In goldfish, hypothalamic expression of 26RFa increases in fasted animals (Liu et al., 2009) and IP injections of human RFRP-3 decrease food intake (Mawhinney, 2007), indicating that these neuropeptides might regulate food intake and energy balance in cyprinid fish.
In sea bass, food-restricted male fish display an increase in both kisspeptin and kisspeptin receptor expressions in both pituitary and hypothalamus (Escobar et al., 2016), suggesting the kisspeptin system is affected by nutritional status. However, in goldfish, IP injections of mammalian kisspeptin appear to have no effect on feeding (Mawhinney, 2007).

CRF and the hypothalamus-pituitary-interrenal (HPI) axis
The major endocrine components of the hypothalamic–pituitary–adrenal (HPA) axis (or interrenal, HPI in lower vertebrates) are hypothalamic corticotropin-releasing factor (CRF, or corticotropin-releasing hormone, CRH), pituitary adrenocorticotropin (ACTH) and glucocorticoids (e.g., cortisol, corticosterone) from the adrenal/interrenal gland. CRF mediates the release of ACTH, which in turn stimulates the release of steroids by the adrenal/interrenal gland (Smith and Vale, 2006). The HPI axis regulates numerous physiological functions, including metabolic functions (e.g., blood glucose levels during fasting), food intake, reproduction, growth, and immunity. Urocortins (UCN) 1 (also termed urotensin 1 in fishes), 2, and 3 belong to a recently discovered family of CRF-related peptides, which functions are still not well characterized (Majzoub, 2006).

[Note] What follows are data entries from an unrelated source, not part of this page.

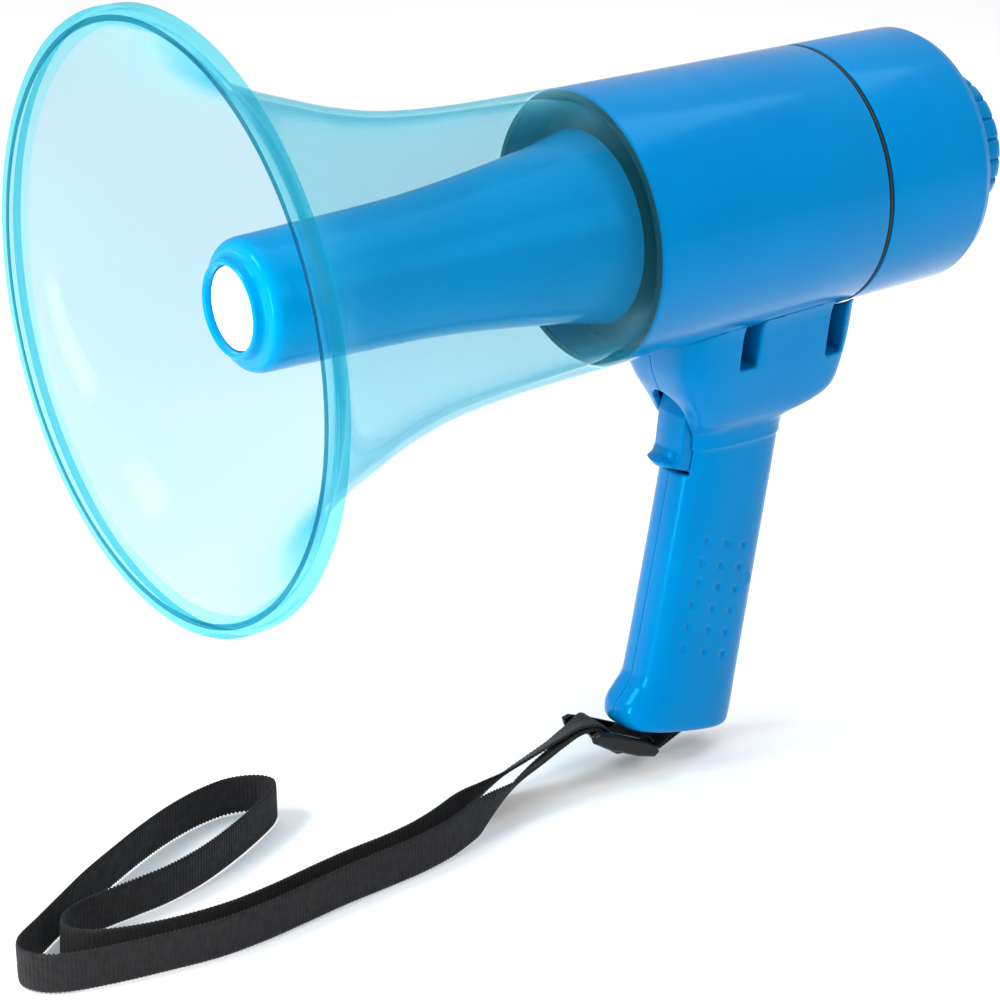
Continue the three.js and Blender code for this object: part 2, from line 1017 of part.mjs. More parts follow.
// The strap is one length of webbing. It starts over the pin, comes forward
// through the buckle, runs round the loop and comes back under the pin.
// Each entry: x, y, z of the centre line, and the turn in degrees of the width
// direction from flat (0, across X) to standing on edge (90).
const PIN_R = 1.9 + 0.35 + STRAP_T / 2;
const onPin = (deg) => [
  PIN_C[0] + PIN_R * Math.cos((deg * Math.PI) / 180),
  PIN_C[1] + PIN_R * Math.sin((deg * Math.PI) / 180),
];
const STRAND = STRAP_T / 2 + 0.17; // half the spacing of the two strands
const weave = (t, side) => {
  // the stack goes over the rear bar, under the middle one, over the front one
  const phase = (Math.PI * t) / BAR_PITCH;
  const n = -WEAVE * Math.cos(phase);
  const slope = ((WEAVE * Math.PI) / BAR_PITCH) * Math.sin(phase);
  const k = Math.hypot(1, slope);
  return bk(t - (side * STRAND * slope) / k, n + (side * STRAND) / k);
};
const flat = (pts) => pts.map(([y, z]) => [0, y, z, 0]);
const edgeZ = STRAP_FLOOR + STRAP_W / 2 + 0.4;
const FLOOR_RUN = [
  // listed from its end: front run, outer fold, far run, right-hand fold, near
  // return, inner fold, inner run back along the front run: x, y
  [15.4, 113],
  [21.4, 99],
  [25.2, 84],
  [27.4, 68],
  [29.4, 50],
  [32.4, 32],
  [35.2, 14],
  [36.3, -5],
  [34.2, -24],
  [31.4, -42],
  [27.6, -57],
  [22.6, -65.4],
  [15.2, -68.8],
  [8.2, -65.6],
  [0.6, -54.6],
  [-8.4, -41.4],
  [-19.4, -25],
  [-28.6, -9],
  [-37.6, 7.6],
  [-44.6, 23],
  [-49.4, 38],
  [-50.8, 51],
  [-47.4, 60.6],
  [-41.6, 64.4],
  [-36, 61.4],
  [-28.6, 50.6],
  [-19.6, 34.6],
  [-11.6, 17.2],
  [-6.6, 0.6],
  [-4.6, -14],
  [-3.2, -27],
  [-0.8, -39.4],
  [4.4, -47.6],
  [11.4, -49.2],
  [18.2, -44],
  [23.6, -31],
  [26.8, -14],
  [27.6, 4],
  [25.6, 22],
  [22.2, 40],
  [19.4, 57],
  [17.8, 73],
  [15.2, 87],
  [10.8, 100],
  [5.6, 111],
];
const STRAP_PATH = [
  ...flat([onPin(84), onPin(120)]),
  ...flat([
    [PIN_C[0] - 5, PIN_C[1] + PIN_R - 1.4],
    weave(17, 1),
    weave(13.5, 1),
    weave(11, 1),
    weave(8, 1),
    weave(5.5, 1),
    weave(3, 1),
    weave(0, 1),
    weave(-3, 1),
    weave(-5.5, 1),
    weave(-8, 1),
    weave(-11, 1),
    weave(-13.6, 1),
  ]),
  [-0.3, 166.4, -191.4, -18],
  [-1, 159, -194.6, -30],
  [-2.2, 151, -198.2, -43],
  [-3.2, 142.6, -201.6, -59],
  [-2.6, 132.6, -204.8, -77],
  [0.8, 122, edgeZ, -90],
  ...FLOOR_RUN.map(([x, y]) => [x, y, edgeZ, -90]).reverse(),
  [10.4, 123.4, edgeZ, -90],
  [6.4, 133, -205.2, -77],
  [3.2, 142.6, -202.6, -59],
  [1.6, 151, -199.8, -43],
  [0.8, 158.5, -196.9, -30],
  [0.3, 165.6, -193.8, -18],
  ...flat([
    weave(-13.6, -1),
    weave(-11, -1),
    weave(-8, -1),
    weave(-5.5, -1),
    weave(-3, -1),
    weave(0, -1),
    weave(3, -1),
    weave(5.5, -1),
    weave(8, -1),
    weave(11, -1),
    weave(13.5, -1),
    weave(17, -1),
    [PIN_C[0] - 6, PIN_C[1] - PIN_R - 0.4],
  ]),
  ...flat([onPin(-90), onPin(-45), onPin(0), onPin(40), onPin(72)]),
];
function webbing(path, width, thickness) {
  const n = path.length - 1;
  const g = new THREE.BoxGeometry(1, n, 1, 1, n, 1);
  const p = g.getAttribute("position");
  const at = path.map(([x, y, z]) => new THREE.Vector3(x, y, z));
  const frames = path.map(([, , , turn], i) => {
    const t = at[Math.min(i + 1, n)].clone().sub(at[Math.max(i - 1, 0)]);
    t.normalize();
    // across: to the left of the direction of travel, level with the ground;
    // the far edge of the flat strap becomes the upper edge on the floor
    return { t, turn: (turn * Math.PI) / 180 };
  });
  let w = new THREE.Vector3(-1, 0, 0);
  const widths = frames.map(({ t, turn }, i) => {
    let target;
    if (turn <= -Math.PI / 2 + 1e-6) target = new THREE.Vector3(0, 0, -1);
    else
      target = new THREE.Vector3(-Math.cos(turn), 0, Math.sin(turn));
    target.addScaledVector(t, -target.dot(t)).normalize();
    w = target;
    return w.clone();
  });
  for (let i = 0; i < p.count; i++) {
    const k = Math.round(p.getY(i) + n / 2);
    const { t } = frames[k];
    const wide = widths[k];
    const normal = new THREE.Vector3().crossVectors(t, wide).normalize();
    const v = at[k]
      .clone()
      .addScaledVector(wide, p.getX(i) * width)
      .addScaledVector(normal, p.getZ(i) * thickness);
    p.setXYZ(i, v.x, v.y, v.z);
  }
  return solid(g);
}
piece(
  "wrist_strap",
  webbing(STRAP_PATH, STRAP_W, STRAP_T),
  mat(0x1b1c20, 0.9),
  strapGroup,
);

export default root;
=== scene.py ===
import json
import math

import bpy
import numpy as np
from mathutils import Matrix, Vector

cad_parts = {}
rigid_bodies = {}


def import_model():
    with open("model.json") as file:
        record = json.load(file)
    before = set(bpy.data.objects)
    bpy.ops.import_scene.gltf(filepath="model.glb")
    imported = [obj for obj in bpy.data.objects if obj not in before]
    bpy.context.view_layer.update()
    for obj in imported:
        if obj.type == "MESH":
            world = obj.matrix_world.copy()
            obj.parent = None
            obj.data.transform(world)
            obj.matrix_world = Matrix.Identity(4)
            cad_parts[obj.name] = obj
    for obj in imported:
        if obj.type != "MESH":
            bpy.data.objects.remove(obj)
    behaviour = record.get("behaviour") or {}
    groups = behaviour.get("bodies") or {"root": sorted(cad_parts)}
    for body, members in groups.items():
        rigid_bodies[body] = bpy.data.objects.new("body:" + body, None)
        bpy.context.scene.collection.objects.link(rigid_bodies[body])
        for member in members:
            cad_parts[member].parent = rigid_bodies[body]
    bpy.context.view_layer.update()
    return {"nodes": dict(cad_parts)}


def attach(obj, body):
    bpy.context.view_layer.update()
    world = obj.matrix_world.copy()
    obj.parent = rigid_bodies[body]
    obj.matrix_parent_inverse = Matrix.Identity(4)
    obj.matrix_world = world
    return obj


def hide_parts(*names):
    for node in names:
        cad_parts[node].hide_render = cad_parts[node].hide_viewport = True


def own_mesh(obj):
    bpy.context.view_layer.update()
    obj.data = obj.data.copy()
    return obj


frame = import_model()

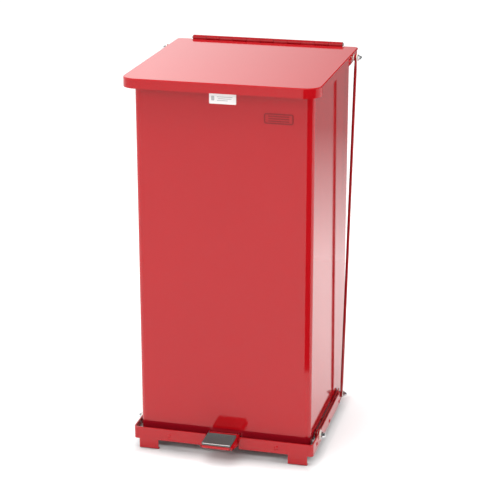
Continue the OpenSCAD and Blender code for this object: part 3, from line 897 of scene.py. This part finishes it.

The role of the HPI axis in the regulation of feeding of fish has been examined in several fish species. In goldfish, ICV injections of CRF decrease feeding (De Pedro et al., 1993) and increase locomotor activity (Matsuda et al., 2013). In Ya fish, fasting decreases CRF brain expression levels (Wang et al., 2014) and goldfish exposed to the toxin fluoxetine have low food intake and increased brain expression of CRF (Mennigen et al., 2010), further suggesting an anorexigenic role for CRF in cyprinids. In goldfish, feeding fish with a diet containing low cortisol levels or implanting fish with cortisol-containing pellets result in higher food intake and CRF mRNA levels, compared to controls (Bernier et al., 2004). These results and others suggest that stress, cortisol and CRF can modulate food intake in Cypriniformes (Bernier et al., 2004).
In rainbow trout, CRF and urotensin 1 are anorexigenic, as ICV injections of either peptides inhibit feeding (Ortega et al., 2013). In addition, hypoxia stress suppresses appetite and increases forebrain CRF and urotensin mRNA levels, suggesting that, in Salmoniformes, CRF-related peptides might mediate the hypoxia-induced reduction in food intake (Bernier and Craig, 2005).
In Siberian sturgeon, IP injections of urocortin 3 inhibit feeding, and UCN3 brain mRNA expression levels increase post-feeding and decrease during fasting, suggesting that UCN3 acts as a satiety/anorexigenic factor in fish (Zhang et al., 2016c).
For more extensive reviews on the regulation of feeding by the HPI, please refer to previously published works, including (Bernier and Peter, 2001; Bernier, 2006; Flik et al., 2006; Lowry and Moore, 2006; Backström and Winberg, 2013).